First, the gate uses a sigmoid function to determine which information from the current cell state will be output. This is done using the previous hidden state h_{t-1} and the current input x_{t}.

o_t = \sigma\left(W_o \cdot [h_{t-1}, x_t] + b_o\right)

Next, the current cell state C_{t} is passed through a tanh activation to scale its values between −1 and +1. Finally, this transformed cell state is multiplied element-wise with o_{t} to produce the hidden state h_{t}:

h_t = o_t \odot \tanh(C_t)

where

o_{t}is the output gate activation.
C_{t} is the current cell state.

This hidden state h_{t} is then passed to the next time step and can also be used for generating the output of the network.

Step By Step Implementation

Here we implement LSTM networks in R using the Keras library, which provides a high-level interface for building and training neural networks.

Step 1: Install and Load Required Libraries

Install the required packages and load the Keras and TensorFlow libraries. These libraries are used to build and train deep learning models in R.

R `

install.packages("keras") install.packages("tensorflow")

library(keras) library(tensorflow)

install_tensorflow()

Step 2: Prepare the Training Dataset

Create a sample dataset for training the LSTM model. The input data is generated as a 3D array (samples, timesteps, features) and the labels are converted into categorical format using one-hot encoding.

R `

X_train <- array(runif(1000), dim = c(100, 10, 10)) labels <- sample(0:9, 100, replace = TRUE) y_train <- to_categorical(labels, num_classes = 10)

Step 3: Define the LSTM Model

Here we define the neural network architecture using the Sequential API. The model includes an LSTM layer followed by a Dense output layer with softmax activation.

R `

model <- keras_model_sequential() %>% layer_lstm( units = 50, input_shape = c(10, 10) ) %>% layer_dense( units = 10, activation = "softmax" )

Step 4: Compile and Inspect the Model

Before training, compile the model by specifying the loss function, optimizer and evaluation metric and then display the model architecture.

R `

model %>% compile( loss = "categorical_crossentropy", optimizer = optimizer_adam(), metrics = c("accuracy") )

summary(model)

**Output:

Screenshot-2026-03-11-122139

Model Architecture

Step 5: Train the LSTM Model

Train the model using the training dataset by specifying the number of epochs, batch size and validation split.

R `

history <- model %>% fit( X_train, y_train, epochs = 10, batch_size = 32, validation_split = 0.2 )

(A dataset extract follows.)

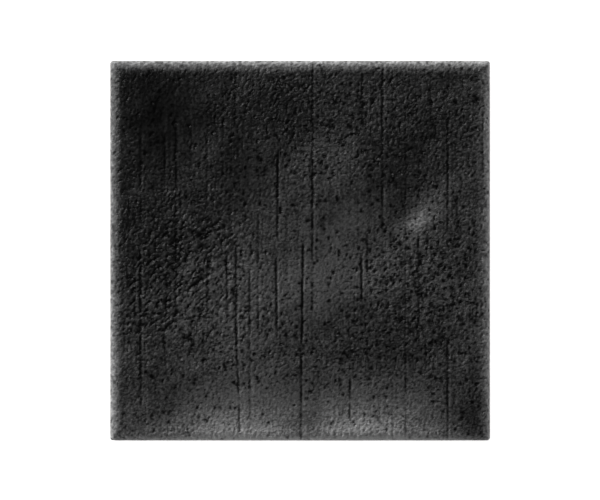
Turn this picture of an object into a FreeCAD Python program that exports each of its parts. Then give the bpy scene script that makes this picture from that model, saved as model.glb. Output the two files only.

Step 6: Evaluate the Model

After training the model, we evaluate its performance on the dataset to measure the loss and accuracy of the trained LSTM model

R `

score <- model %>% evaluate(X_train, y_train)

print(score)

cat("Test loss:", score["loss"], "\n") cat("Test accuracy:", score["accuracy"], "\n")

**Output:

loss accuracy

2.227077 0.160000

Test loss: 2.227077

Test accuracy: 0.16

Step 7: Generate Predictions

We use the trained model to generate predictions for the input data. The output shows the predicted probabilities for each class.

R `

predictions <- model %>% predict(X_train) print(predictions[1,])

**Output:

[1] 0.09753080 0.14767092 0.12659180 0.04785443 0.06404027 0.07024606

[7] 0.12305354 0.10367487 0.13839653 0.08094072

Download full code from here.

Applications

**Language Translation: Sequence-to-sequence LSTM models are used in machine translation systems like Google Translate, learning to convert text from one language to another while preserving context and meaning.
**Sentiment Analysis: LSTMs can understand the context and relationships between words to classify text based on sentiment, useful for analyzing customer feedback or social media content.
**Text Summarization: By focusing on the most important information in a text, LSTMs can generate concise summaries for documents, articles or reports.
**Language Modeling: LSTMs learn dependencies between words to generate coherent and grammatically correct sentences, supporting tasks like predictive text and autocomplete.
**Time Series Forecasting: LSTMs predict future events in sequential data, such as stock prices, weather or energy consumption.
**Anomaly Detection: They detect unusual patterns in data, which is useful for fraud detection, network intrusion detection or system monitoring.

Limitations

**Computationally Expensive: LSTMs have complex architectures with multiple gates and weight matrices, which makes training slower and requires more computational resources compared to simpler models.
**Difficult to Tune: LSTMs have many hyperparameters, such as number of layers, hidden units, learning rate and dropout, which makes model tuning challenging and time-consuming.
**Memory-Intensive: Large sequence lengths or high-dimensional input data can result in high memory usage during training.
**Limited Parallelization: LSTM computations are inherently sequential, which makes them harder to parallelize, slowing down training on long sequences.
**Overfitting Risk: LSTMs can overfit on small datasets because of their high capacity and large number of parameters.